Sendung zum Nachlesen
Abgegriffen ist das Kirchbuch, die Ecken sind hier und da angestoßen. Ich schlage den Konfirmationsspruch der Verstorbenen nach. 1941 hat ein älterer Vertretungspfarrer die Jugendlichen konfirmiert, mitten im Krieg. Da glaubte man sich noch auf der Siegerstraße. Ob der alte Herr schon wusste, was kommen würde?
„Gott spricht: Fürchte dich nicht, denn ich habe dich erlöst; ich habe dich bei deinem Namen gerufen; du bist mein!“ (Jesaja 43,1) Worte aus dem Jesajabuch voller Zuspruch hat er ihr mit auf den Lebensweg gegeben. Sie hat sie gebraucht in den Jahren darauf, war immer wieder zum Kriegsdienst eingezogen, hat mehrfach knapp überlebt, beim Kriegsende Schlimmes durchstehen müssen. Und hat dann mit aller Klarheit ihren Glauben auch im Gegenüber zu dem neuen politischen System der DDR gelebt. „Fürchte Dich nicht!“ Die Angst, der Fanatismus eines politischen Systems, der Krieg und die ganze Gewalt könnten sich wiederholen, begleitete sie ein Leben lang. Ein hochbetagter Mensch, der in den 1920er Jahren geboren wurde, weiß das ja aus eigener schmerzlicher Erfahrung: welches Elend, welche Not, wie viel Angst, Gewalt und Tod jeder Krieg über die Menschen bringt.

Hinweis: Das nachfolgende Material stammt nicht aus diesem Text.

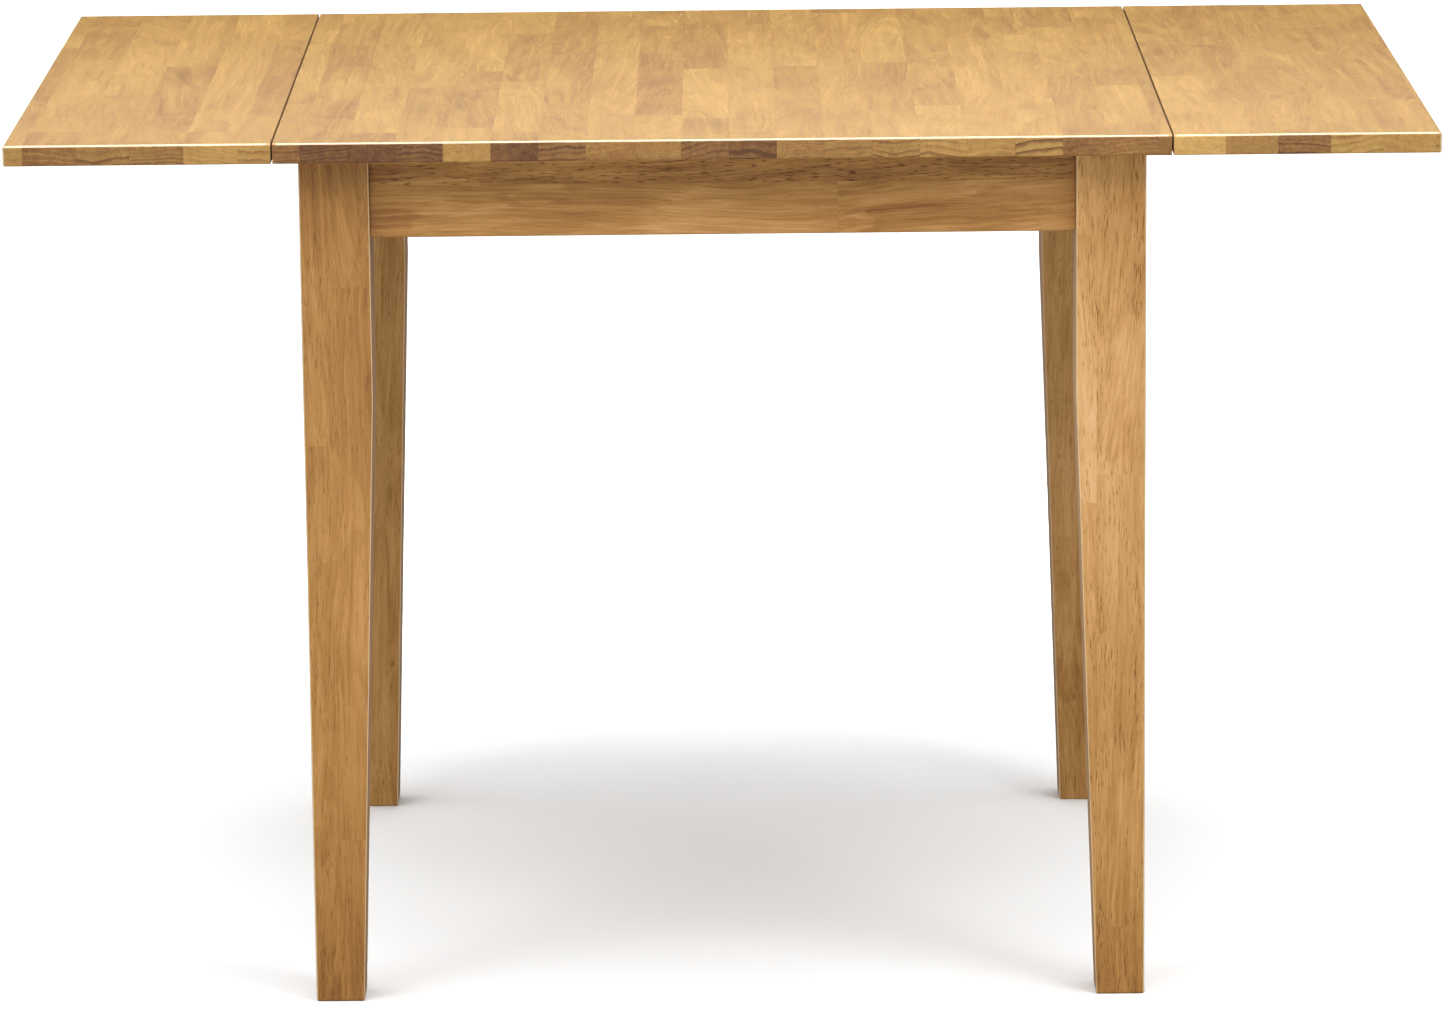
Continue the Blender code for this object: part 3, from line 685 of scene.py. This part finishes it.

Nun hatte Gott sie sanft bei ihrem Namen gerufen. Wir haben sie beerdigt, bei der Beerdigung aus ihrer Lebensgeschichte erzählt, um Trost für die Angehörigen gebeten.
Als wir aus der Friedhofskapelle kommen, lockern sich an einem bis dahin bewölkten, regnerischen Tag die Wolken auf. Hier und da blitzt ein kleines Stückchen Himmel blau hervor. Der Sarg wird herabgelassen und wir singen, so wie sie sich das gewünscht hat, den Osterchoral „Christ ist erstanden“. Über uns öffnen die Wolken ein Himmelsfenster und der kleine Dorffriedhof wird mit uns allen in warmes, strahlendes Sonnenlicht getaucht. Gott baut eine Brücke aus Licht hinüber in seine andere Wirklichkeit. Die Blumen auf den Gräbern strahlen in allen Farben, ein Vogel zwitschert zu unserem Gesang begeistert mit und setzt seinen Gesang fort, als die Trauergesellschaft nun nach und nach ans Grab tritt.
„Ich habe dich bei deinem Namen gerufen, du bist mein!“
Am Ende ihres langen Lebens war, wie vieles darin, auch ihr letzter Weg ein Geschenk an die, die ihr nahe standen. Über ihrem Grab war der Himmel offen; und Gott war zu spüren. Mich hat das sehr berührt, die Angehörigen hat es sichtlich getröstet. Was ihr Herz ein Leben lang erfüllt hat, durfte nun vom Grab aus ein gutes Stück mit uns gehen: ihr Glaube und ihr Gottvertrauen. Gott geht mit durch die schweren Zeiten hindurch, ist da, wenn das Leben uns lacht und auch darüber hinaus.
Es gilt das gesprochene Wort.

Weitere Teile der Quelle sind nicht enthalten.